Le scénario catastrophe
Aujourd’hui, quatre mois que l’un des proches parmi les proches du président, ancien DG de la Somelec, acteur de l’affaire Wartsila, ancien ministre du pétrole, des mines et de l’énergie, Mohamed Salem Ould Béchir, a pris les commandes de l’entreprise. On aurait pu y voir une volonté d’une mission avec obligations de résultats pour l’homme. Il est même censé comme ancienne tutelle appréhender tous les défis et aléas de sa situation. Mais c’est sans doute bien plus pour perpétuer un écran de fumée qu’il remplace l’autre confident (Ould Oudaa). Objectif garder au placard toutes les casseroles.
La Gouvernance ne s’est donc pas améliorée depuis d’un iota. La même chape d’inquiétudes et d’interrogations sur l’avenir immédiat de l’entreprise couve encore dans l’esprit des travailleurs qui font encore montre de stoïcisme pourvu de voir le bout du tunnel un jour. L’environnement de production non plus n’enchante pas. Pire, la Snim continue de se débattre dans les mêmes inextricables puzzles économico-financiers. La solution dégagée avant l’arrivée de Ould Béchir était basée sur un premier diagnostic qui faisait de la réduction des dépenses, du maintien du niveau de la production et du personnel existant un sacerdoce. Mais les dernières mesures de nominations au sein des ressources humaines prises par le nouvel ADG, Ould Béchir, tranchent bien avec cette équité. Des grincements de dents se font sentir déjà sur les raisons de ces réaménagements qui n’ont aucune incidence sur l’amélioration des résultats. Ces mesures ont surtout profité au personnel qui n’avait pas pris part à la grève qui avait paralysé l’entreprise janvier et février 2015. Beaucoup y voient un népotisme après avoir reçu l’assurance de Ould M’Bareck d’une gestion de proximité de la ressource humaine. Et comme un malheur ne vient jamais seul, se dévoile chaque jour des sinistres (Centrale Ghelb de Zouérate en feu) du fait d’un laisser-aller qui commence à s’installer à un tournant difficile pour l’entreprise.

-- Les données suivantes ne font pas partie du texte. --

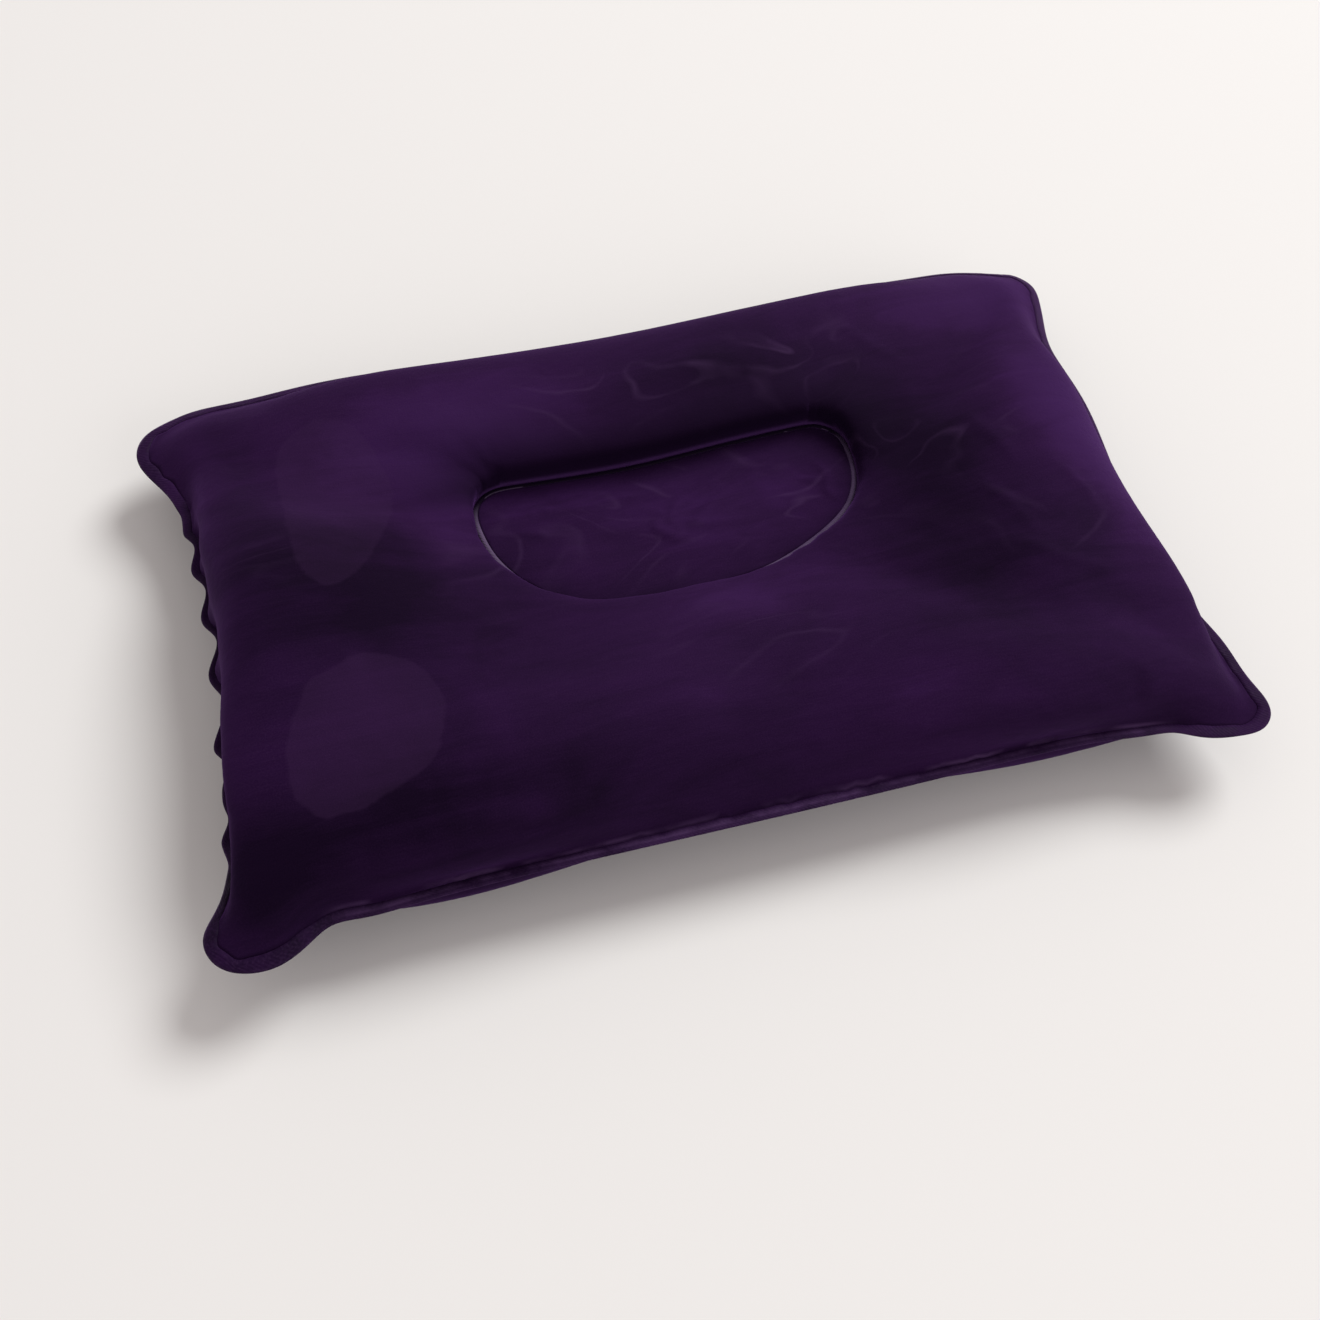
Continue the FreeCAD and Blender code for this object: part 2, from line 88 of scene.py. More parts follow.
# ------------ the flat cut of the sheets
HALF_LENGTH = 235.0
HALF_WIDTH = 146.0
CORNER_RADIUS = 16.0
RIM_WIDTH = 5.0
RIM_CORNER_RADIUS = 12.0
# How far the middle of each edge stands out.
BULGE = {"far": 24.0, "near": 10.0, "left": 1.0, "right": 5.0}
LATTICE_STEP = 5.0
LATTICE_JITTER = 0.06
LATTICE_CLEARANCE = 0.6
LATTICE_MARGIN = 20.0
SEED = 3
START_PUFF_REACH = 20.0
START_PUFF_SLOPE = 0.25

# The D-shaped middle weld.
D_CENTRE_X = 5.0
D_FAR_Y = 73.0
D_HALF_LENGTH = 90.0
D_DEPTH = 79.0
D_CORNER_RADIUS = 16.0
D_POWER = 2.35
D_WELD_HALF = 1.25

RIM, UPPER, WELD, WEB, LOWER = range(5)

SIMULATED_FRAMES = 22
CLOTH = {
    "quality": 8,
    "mass": 0.15,
    "air_damping": 1.0,
    "tension_stiffness": 80.0,
    "compression_stiffness": 80.0,
    "shear_stiffness": 60.0,
    "bending_stiffness": 10.0,
    "tension_damping": 5.0,
    "compression_damping": 5.0,
    "shear_damping": 5.0,
    "bending_damping": 0.5,
    "uniform_pressure_force": 60.0,
}


def edge_points(start, end, bulge):
    """Points from start to just before end, on a parabola that stands out by bulge."""
    start, end = np.array(start, float), np.array(end, float)
    run = end - start
    length = np.linalg.norm(run)
    outward = np.array([run[1], -run[0]]) / length
    count = max(1, int(round(length / LATTICE_STEP)))
    share = np.arange(count)[:, None] / count
    along = 2 * share - 1
    return start + run * share + outward * bulge * (1 - along * along)


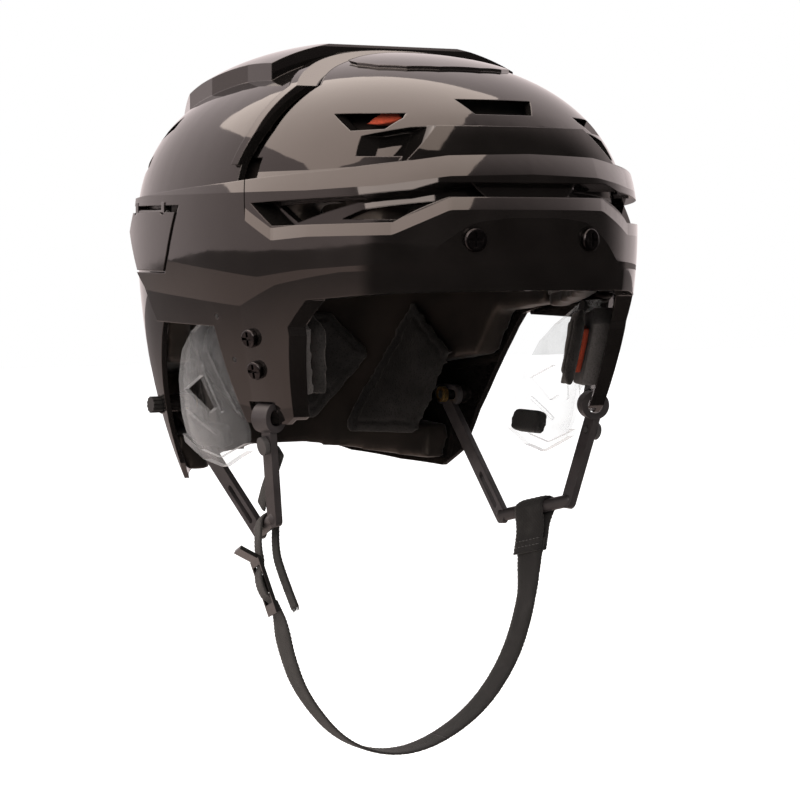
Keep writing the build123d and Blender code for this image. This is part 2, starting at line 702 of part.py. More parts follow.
# Ear guards
def make_ear_guards():
    outline = left_cut(side_points(guard_shares))
    guard = layer(guard_inset, guard_inset + guard_wall, rear_lower_reach) & outline
    rim = left_cut(side_points(guard_rim_shares))
    guard += layer(guard_inset - guard_rim_rise, guard_inset + guard_wall, rear_lower_reach) & rim
    for (start, end) in guard_rib_shares:
        (y0, z0), (y1, z1) = side_points([start, end])
        run = Vector(0, y1 - y0, z1 - z0).normalized()
        aside = Vector(0, -run.Z, run.Y) * guard_rib_width / 2
        points = [
            (y0 + aside.Y, z0 + aside.Z), (y1 + aside.Y, z1 + aside.Z),
            (y1 - aside.Y, z1 - aside.Z), (y0 - aside.Y, z0 - aside.Z)]
        rib = layer(guard_inset - guard_rib_rise, guard_inset + guard_wall / 2, rear_lower_reach)
        guard += rib & left_cut(points)
    guard -= left_cut(side_points(guard_window_shares))
    pegs = []
    depth = guard_inset + guard_wall + 2 * clearance
    for plane in guard_peg_planes():
        guard -= extrude(plane * Circle(guard_peg_radius / 2 + clearance), amount=2 * depth, both=True)
        under = plane.offset(-depth)
        peg = extrude(under * Circle(guard_peg_head), amount=-peg_head_height)
        peg += extrude(under * Circle(guard_peg_radius / 2), amount=depth)
        pegs.append(peg.solid())
    save_pair("ear_guard", largest(guard))
    save_pair("ear_guard_pegs", Compound(pegs))


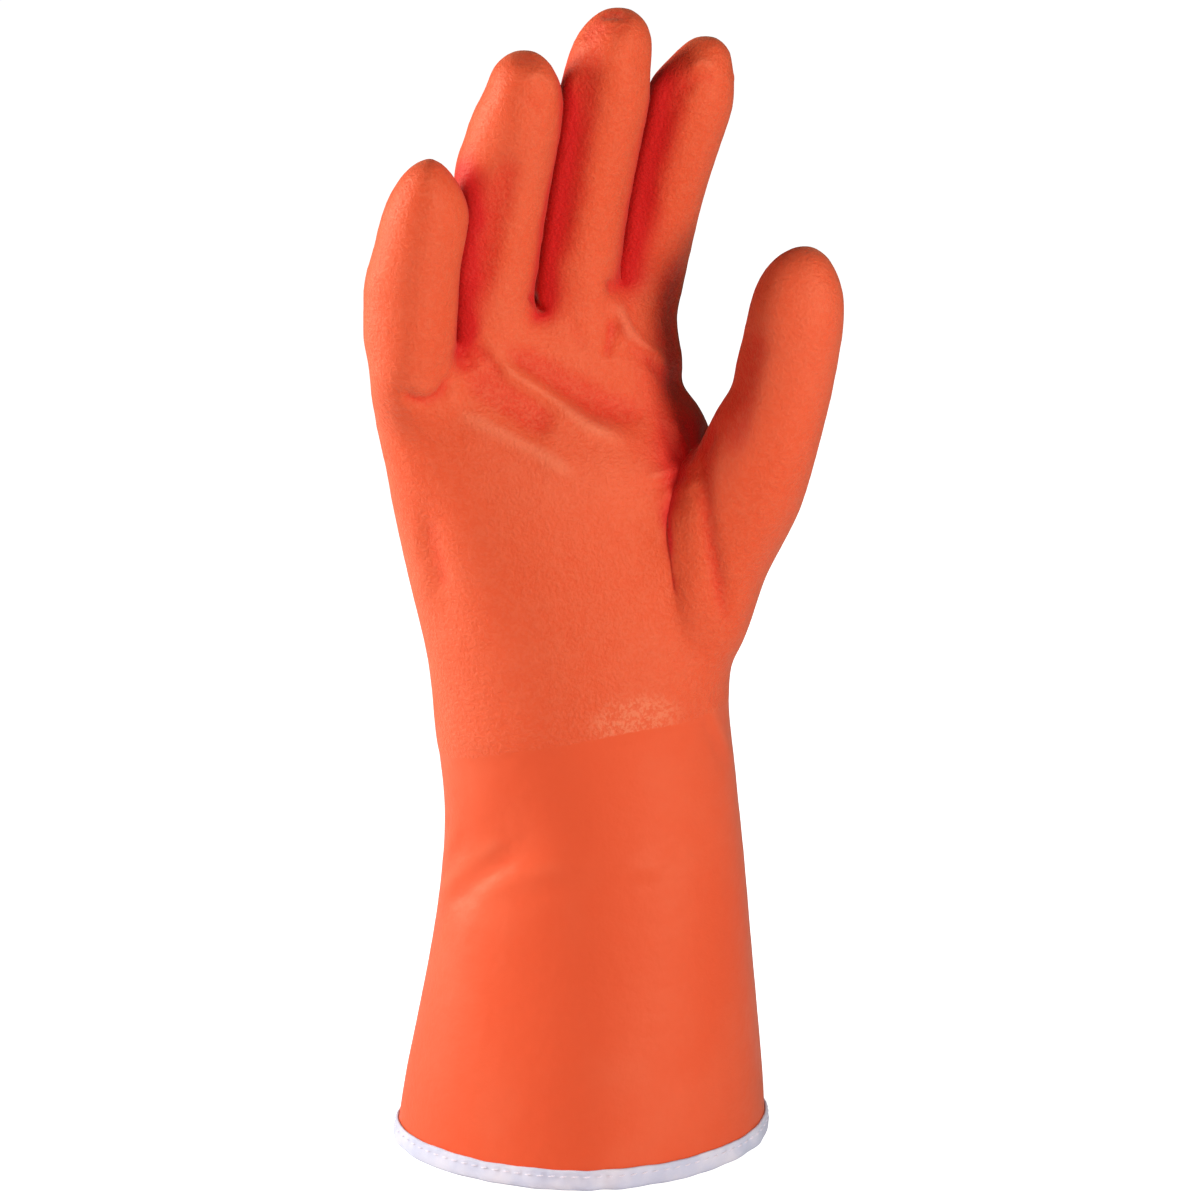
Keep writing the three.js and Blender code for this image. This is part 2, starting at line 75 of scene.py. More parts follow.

Pendant ce sale temps, le nouvel ADG s’offre des «selfies» dans les colonnes de la presse internationale dans une nouvelle politique de communication qui n’est plus tournée sur l’entreprise mais sur son «boss». Se sent-il en sursis par rapport à son mentor?
Rien n’est moins sûr d’autant que le président traverse une période de rendez-vous politiquement importants comme le futur référendum sur les modifications constitutionnelles mais aussi et surtout sur son propre avenir politique.
Le scepticisme reste donc de mise dans une entreprise qui pendant 5 ans d’affilée (2010-2014) a vendu le minerai parfois à plus 190 Usd/tonne mais qui depuis 2015 exorcise sa mise à mort. Il est donc peu probablement que l’actuel ADG infléchisse cette tendance à la catastrophe. Mais quoiqu’il en soit, on se doute qu’on lui en tiendra pas rigueur et qu’il pourra aussi revenir à un autre strapontin ministériel…C’est comme la corrida : terrasser le taureau (Snim) peut valoir les honneurs. Cela vaut bien un « selfie» sur mesure.